Sull’attendibilità dei numeri forniti all’Europa ai fini del computo dell’importo della Plastic Tax è uscita recentemente una relazione della Corte dei Conti dal titolo : “Entrate dell’UE basate sui rifiuti di imballaggio di plastica non riciclati”
Se è vero che esiste un consenso unanime sul fatto che la raccolta differenziata non sia il fine, ma il mezzo per massimizzare il riciclo, e se è l’Italia il paese nel quale il 58% degli imballaggi in plastica raccolti non ha un valore di mercato, al punto che è necessario compensare i riciclatori perché accettino questi flussi, forse abbiamo un problema che esula in parte dal tema del DRS, ma che pone interrogativi sulla misurazione delle performance di raccolta e riciclo (vedasi più avanti sul punto della metodologia di calcolo adotta per misurare il tasso di raccolta delle bottiglie in PET ai fini SUP **). Nel corso di audit svolti in tre Stati membri, tra cui l’Italia, i membri della Corte hanno rilevato un controllo insufficiente sulle operazioni di riciclo e il “rischio molto elevato che i riciclatori non sottopongano a operazioni di trattamento i rifiuti di imballaggio di plastica ricevuti”, visto che in uno dei Paesi visitati “per la maggior parte della plastica inviata ai riciclatori, non vi era uno sbocco di mercato economicamente sostenibile“. Nel report gli auditor dell’Ue sollevano dubbi anche sui rifiuti esportati fuori dall’Unione, rispetto ai quali gli Stati membri “non sono attualmente in grado di verificare” se vengano riciclati “in condizioni ampiamente equivalenti ai requisiti previsti dalla normativa dell’Ue”. Rispetto ai dati forniti dalla maggior parte degli Stati membri che si avvale della deroga riguardante il punto di calcolo – si legge nel report – i rifiuti non vengono misurati all’atto di immissione in un’operazione di riciclaggio, bensì solo in uscita dall’operazione di cernita. Pertanto, non vi sono garanzie sufficienti che i rifiuti dichiarati dai riciclatori come ricevuti siano di fatto sottoposti a trattamento.
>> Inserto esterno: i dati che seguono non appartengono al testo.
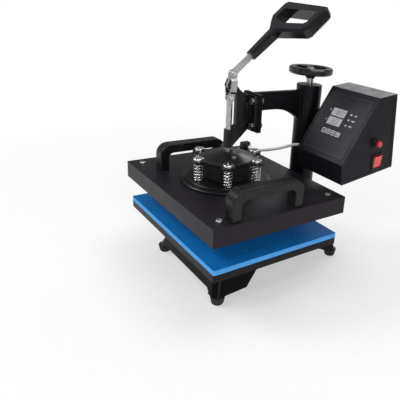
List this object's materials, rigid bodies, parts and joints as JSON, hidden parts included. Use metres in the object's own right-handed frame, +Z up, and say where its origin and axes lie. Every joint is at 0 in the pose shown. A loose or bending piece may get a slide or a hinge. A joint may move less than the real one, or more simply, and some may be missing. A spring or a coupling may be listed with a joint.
{
  "type": "swing-away heat press",
  "caption": "Swing-away flat heat press: sprung heated plate on a toggle clamp, silicone-padded lower plate, post with height wheel and tilted control box.",
  "frame": {"origin": "on the floor below the middle of the whole part, in the plane of the rubber feet's undersides", "axes": "+Z up, +Y to the rear where the post stands, +X to the operator's right where the control box is"},
  "size_m": [0.4122, 0.4478, 0.5831],
  "materials": {
    "black_paint": "semi-gloss",
    "plate_aluminium": "satin",
    "chrome": "polished",
    "bright_steel": "satin",
    "zinc": "satin",
    "black_iron": "satin",
    "brass": "satin",
    "black_plastic": "matte",
    "wheel_plastic": "gloss",
    "grip_plastic": "satin",
    "foot_rubber": "matte",
    "blue_silicone": "matte",
    "panel_print": "satin",
    "display": "gloss",
    "lamp": "gloss",
    "key_plastic": "satin",
    "red_plastic": "gloss",
    "board": "satin",
    "insulation": "matte",
    "sleeve": "matte"
  },
  "bodies": {
    "base": {"base_frame": "black_paint", "rubber_feet": "foot_rubber", "foot_screws": "zinc", "lower_platen": "black_paint", "silicone_pad": "blue_silicone", "platen_bolts": "zinc", "inner_post": "chrome", "post_bolts": "zinc"},
    "wheel": {"handwheel": "wheel_plastic", "adjusting_screw": "bright_steel", "wheel_nut": "zinc"},
    "lift": {"slide_bushes": "brass"},
    "head": {"swing_tube": "black_paint", "tube_cap": "black_paint", "arm_plate": "black_paint", "mount_plate": "black_paint", "clamp_body": "black_paint", "clamp_bolts": "zinc", "centre_rivet": "bright_steel", "box_bracket": "black_paint", "box_shell": "black_paint", "box_back_plate": "black_paint", "control_panel": "panel_print", "display_windows": "display", "indicator_lamps": "lamp", "circuit_board": "board", "breaker_holder": "black_plastic", "switch_bezel": "black_plastic", "box_screws": "zinc", "cable_glands": "black_plastic", "heater_cable": "sleeve"},
    "lever": {"lever_bar": "zinc", "d_grip": "grip_plastic"},
    "link": {"link_cheeks": "zinc", "upper_rivet": "bright_steel", "lower_rivet_heads": "bright_steel"},
    "ram": {"plunger": "bright_steel", "plunger_rivet": "bright_steel", "lock_nut": "zinc", "spider_plate": "black_paint", "dome_screw": "zinc"},
    "upper_plate": {"base_disc": "black_paint", "centre_drum": "black_iron", "shoulder_bolts": "bright_steel", "pressure_springs": "bright_steel", "cover_shell": "black_paint", "cover_screws": "zinc", "heating_platen": "plate_aluminium", "heating_element": "bright_steel", "insulation": "insulation", "side_handle_left": "black_plastic", "side_handle_right": "black_plastic", "handle_screws": "zinc", "platen_gland": "black_plastic"},
    "key_body_1": {"key_1": "key_plastic"},
    "key_body_2": {"key_2": "key_plastic"},
    "key_body_3": {"key_3": "key_plastic"},
    "key_body_4": {"key_4": "key_plastic"},
    "rocker_body": {"rocker": "red_plastic"},
    "breaker_body": {"breaker_button": "red_plastic"}
  },
  "joints": [
    {"name": "wheel_spin", "type": "hinge", "parent": "base", "child": "wheel", "pos_m": [-0.0091, 0.13513, 0.43], "axis": [0, 0, 1], "range_deg": [0, 1440.01]},
    {"name": "head_lift", "type": "slide", "parent": "base", "child": "lift", "axis": [0, 0, 1], "range_m": [0, 0.008]},
    {"name": "head_swing", "type": "hinge", "parent": "lift", "child": "head", "pos_m": [-0.0091, 0.13513, 0.25], "axis": [0, 0, 1], "range_deg": [-180, 180]},
    {"name": "lever_turn", "type": "hinge", "parent": "head", "child": "lever", "pos_m": [-0.0091, -0.07887, 0.415], "axis": [1, 0, 0], "range_deg": [0, 193]},
    {"name": "link_turn", "type": "hinge", "parent": "lever", "child": "link", "pos_m": [-0.0091, -0.07352, 0.43819], "axis": [1, 0, 0], "range_deg": [-186.86, 0]},
    {"name": "ram_slide", "type": "slide", "parent": "head", "child": "ram", "axis": [0, 0, -1], "range_m": [0, 0.04729]},
    {"name": "plate_float", "type": "slide", "parent": "ram", "child": "upper_plate", "axis": [0, 0, 1], "range_m": [0, 0.003], "stiffness_N_per_m": 30000, "springref_m": -0.006, "deforming": ["pressure_springs"]},
    {"name": "key_1_press", "type": "slide", "parent": "head", "child": "key_body_1", "axis": [0, 0.8342, -0.5514], "range_m": [0, 0.0008], "stiffness_N_per_m": 400, "springref_m": -0.0005},
    {"name": "key_2_press", "type": "slide", "parent": "head", "child": "key_body_2", "axis": [0, 0.8342, -0.5514], "range_m": [0, 0.0008], "stiffness_N_per_m": 400, "springref_m": -0.0005},
    {"name": "key_3_press", "type": "slide", "parent": "head", "child": "key_body_3", "axis": [0, 0.8342, -0.5514], "range_m": [0, 0.0008], "stiffness_N_per_m": 400, "springref_m": -0.0005},
    {"name": "key_4_press", "type": "slide", "parent": "head", "child": "key_body_4", "axis": [0, 0.8342, -0.5514], "range_m": [0, 0.0008], "stiffness_N_per_m": 400, "springref_m": -0.0005},
    {"name": "rocker_tilt", "type": "hinge", "parent": "head", "child": "rocker_body", "pos_m": [0.1921, 0.16695, 0.27971], "axis": [0, -0.9928, -0.1201], "range_deg": [0, 14]},
    {"name": "breaker_press", "type": "slide", "parent": "head", "child": "breaker_body", "axis": [-1, 0, 0], "range_m": [0, 0.003], "stiffness_N_per_m": 800, "springref_m": -0.001}
  ],
  "couplings": [
    {"joint": "wheel_spin", "follows": "head_lift", "rad_per_m": 3141.6},
    {"joint": "link_turn", "follows": "lever_turn", "ratio": -0.96815},
    {"joint": "ram_slide", "follows": "lever_turn", "m_per_rad": 0.014035}
  ]
}
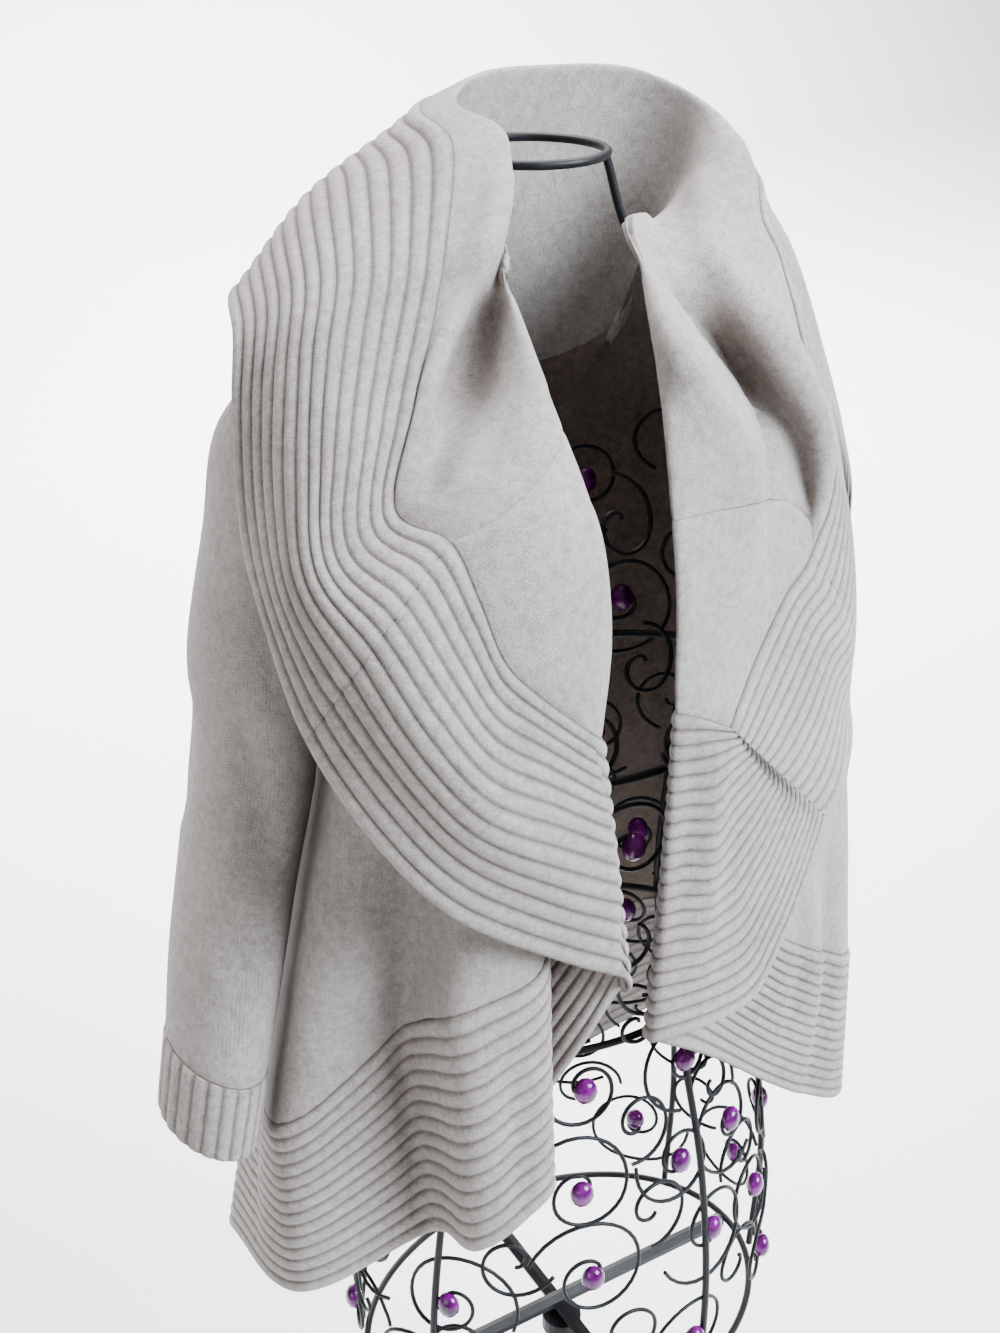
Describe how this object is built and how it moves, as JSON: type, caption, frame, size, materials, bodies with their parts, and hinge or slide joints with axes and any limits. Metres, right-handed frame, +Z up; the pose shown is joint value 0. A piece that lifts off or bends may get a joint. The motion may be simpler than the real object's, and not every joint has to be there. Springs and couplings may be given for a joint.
{
  "type": "shawl collar cardigan on wire dress form",
  "caption": "Open shawl collar cardigan in plain wool with a wide ribbed edge and waterfall corners, draped on a limbless wire dress form with a round base.",
  "frame": {"origin": "centre of the base's underside, on the surface that the form stands on", "axes": "+Z up, -Y the way that the cardigan faces, +X towards the wearer's left"},
  "size_m": [0.5395, 0.3286, 1.0887],
  "materials": {
    "wool": "brushed fine wool knit in oatmeal melange, with ribs on the band and the cuffs",
    "painted_wire": "satin black paint on steel wire"
  },
  "bodies": {
    "root": {"back": "wool", "front_right": "wool", "front_left": "wool", "lapel_right": "wool", "lapel_left": "wool", "collar": "wool", "hem_band_right": "wool", "hem_band_back": "wool", "hem_band_left": "wool", "lapel_band_right": "wool", "lapel_band_left": "wool", "collar_band": "wool", "sleeve_right": "wool", "sleeve_left": "wool", "cuff_right": "wool", "cuff_left": "wool", "form_hip_hoop": "painted_wire", "form_waist_hoop": "painted_wire", "form_bust_hoop": "painted_wire", "form_neck_ring": "painted_wire", "form_upright_1": "painted_wire", "form_upright_2": "painted_wire", "form_upright_3": "painted_wire", "form_upright_4": "painted_wire", "form_upright_5": "painted_wire", "form_upright_6": "painted_wire", "form_cross_bar": "painted_wire", "form_deep_bar": "painted_wire", "form_pole": "painted_wire", "form_base": "painted_wire"}
  },
  "joints": []
}
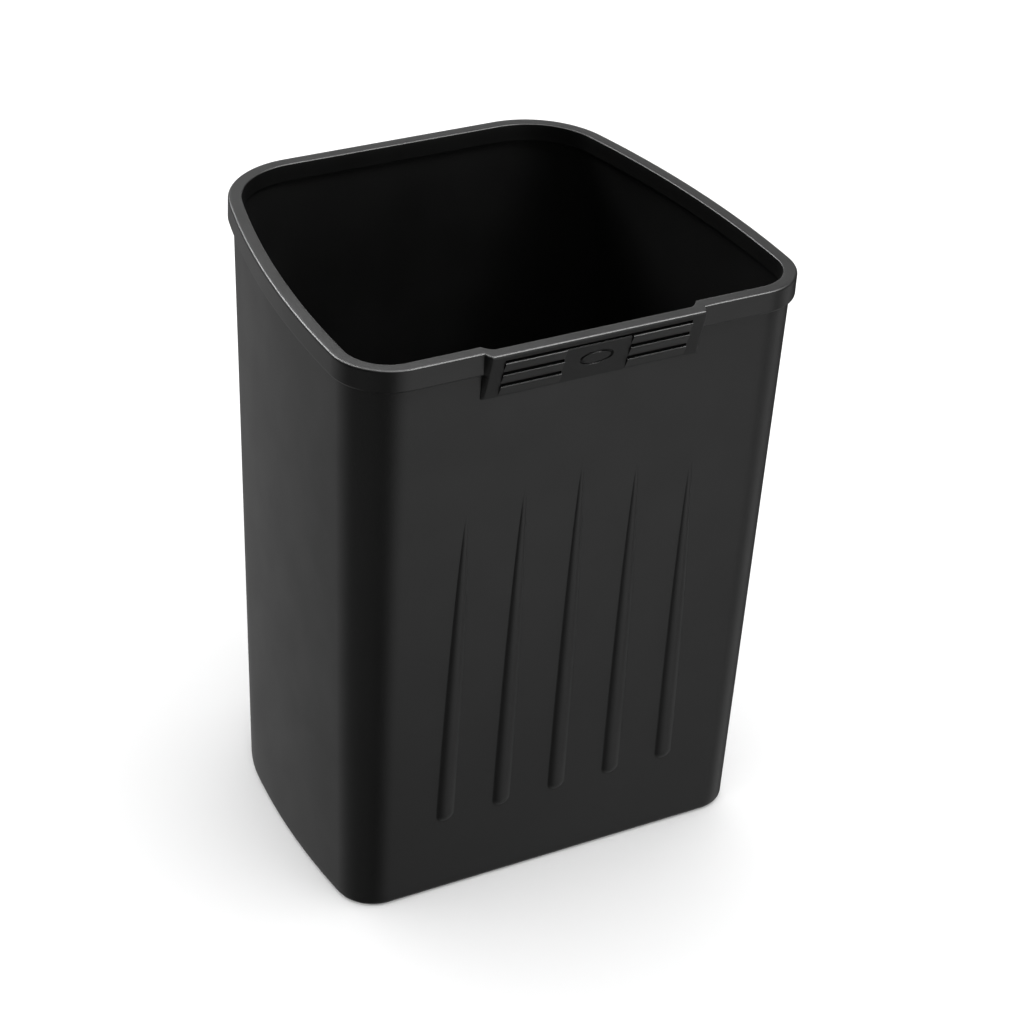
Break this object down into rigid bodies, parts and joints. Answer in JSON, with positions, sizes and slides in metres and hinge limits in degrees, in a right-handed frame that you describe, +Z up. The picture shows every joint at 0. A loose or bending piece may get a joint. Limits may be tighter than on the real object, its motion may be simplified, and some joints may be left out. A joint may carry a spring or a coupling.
{
  "type": "waste bin",
  "caption": "Open-topped tapered waste bin with rounded corners, a lift-off rim ring with a louvred front grip, and tapered ribs on the front wall.",
  "frame": {"origin": "on the floor plane at the underside of the bin, under the middle of the rim's plan", "axes": "+Z up, -Y the front with the grip and the ribs, +X to the right when looking along +Y"},
  "size_m": [0.327, 0.294, 0.42],
  "materials": {
    "body_plastic": "satin black, fine moulded grain",
    "rim_plastic": "satin black, slightly smoother on the rounded edges"
  },
  "bodies": {
    "bin": {"bin_body": "body_plastic"},
    "ring": {"rim_ring": "rim_plastic"}
  },
  "joints": [
    {"name": "rim_ring_lift", "type": "slide", "parent": "bin", "child": "ring", "axis": [0, 0, 1], "range_m": [0, 0.06]}
  ]
}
Alla luce di questa situazione l’affiancamento di un DRS alla raccolta differenziata tradizionale dovrebbe essere visto come una risorsa, e non un problema. Gli imballaggi per bevande che oggi causano alle comunità dei costi verrebbero così gestiti da un sistema cauzionale che li intercetterebbe sino al 98% per un sicuro riciclo closed-loop, riducendo così drasticamente il littering e i costi di smaltimento per quei contenitori che finiscono nell’indifferenziato che, ricordiamo, vengono sostenuti al 100% dai Comuni.
Agata Fortunato – Responsabile Ciclo integrato dei rifiuti città metropolitana Torino
Agata Fortunato nel ricordare che la città metropolitana di Torino, la più grande d’Italia con 313 comuni è stata la prima città metropolitana ad aderire alla campagna “A Buon Rendere” ha condiviso i risultati di una campagna di analisi merceologiche sulla presenza di rifiuti riciclabili nel rifiuto indifferenziato condotta in alcuni Comuni del torinese. L’analisi ha coinvolto un bacino di Comuni con raccolta differenziata domiciliare, con un tasso di raccolta differenziata del 65% e con una presenza di eco-compattatori. Da un focus sui contenitori per bevande è emerso che anche nei territori di studio con sistemi di raccolta maturi, la dispersione di bottiglie e lattine nel rifiuto indifferenziato non è residuale.